AccountingWEB approached PwC for a response, and the firm said it was open to embracing change which serves the best interests of shareholders, companies and the market.
“We appreciate that further commitments to limit non-audit services to audit clients could be necessary to promote confidence in the independence of audit firms, particularly for those companies in the listed market,” a spokesman said.
The firm said there are already measures in place to control the non-audit services that an audit firm can provide to a client, as part of the Financial Reporting Council’s Ethical Standard, which was revised by the accounting regulator in 2016, and it would carefully observe the CMA’s analysis of the effectiveness of these measures.

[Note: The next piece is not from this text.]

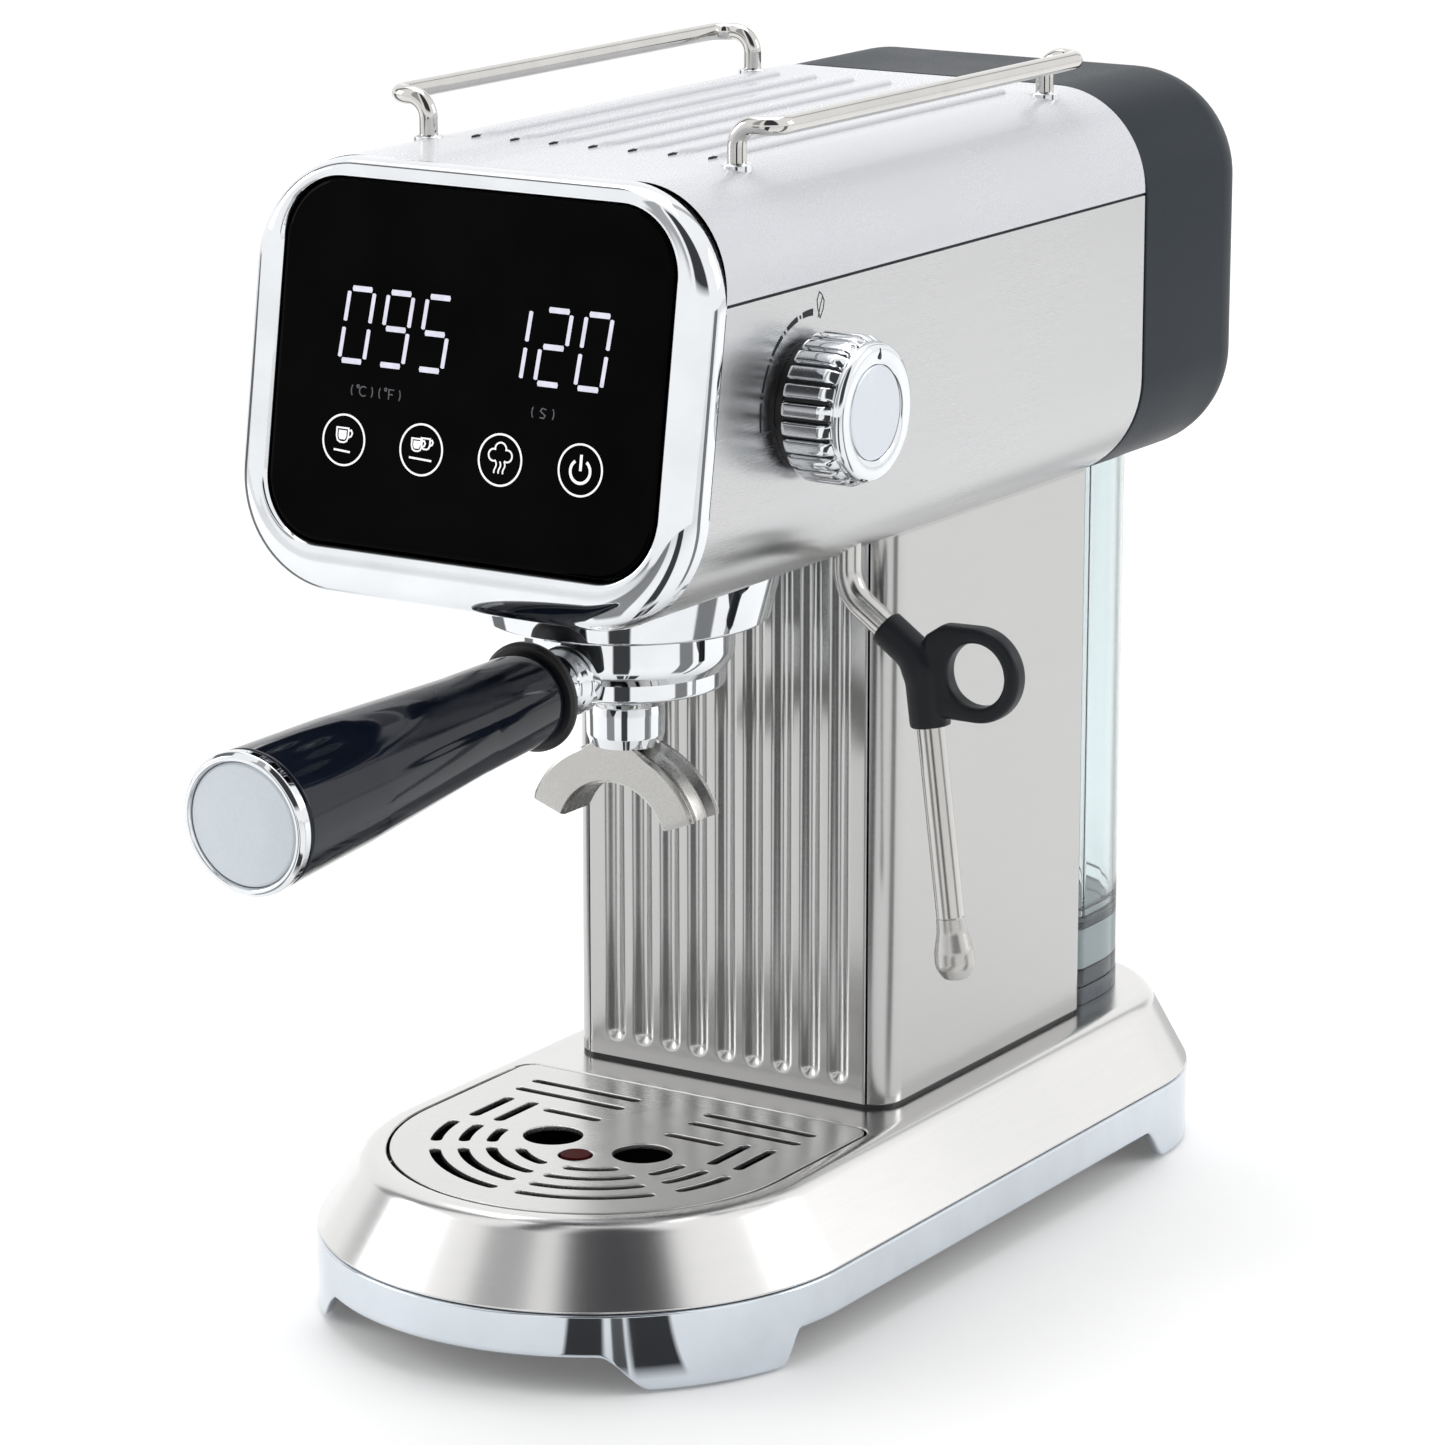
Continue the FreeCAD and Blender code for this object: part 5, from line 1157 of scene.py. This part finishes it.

EY declined to comment past its own detailed submission to the CMA review, in which it backed the introduction of a UK Sarbanes-Oxley ACT (catchily titled ‘UK-SOX’).
Big Four setting the pace
The arguments are likely to continue raging over what bits are broken and in need of fixing, but whether it was symbolic or not, KPMG et al have wasted little time in acting before Britain’s competition regulator begins to probe deeper, suggesting there is more flexibility and nimbleness to business-critical decisions at the top of the audit food chain than often credited.
“The Big Four are trying to set the pace and trying to dictate the direction of travel, and I think they are sincere in what they are saying,” said Shaunak. “It’s only part of the solution, however, it is still about how one improves the quality of audit and increases competition. It will always be about improving the standard of audit.”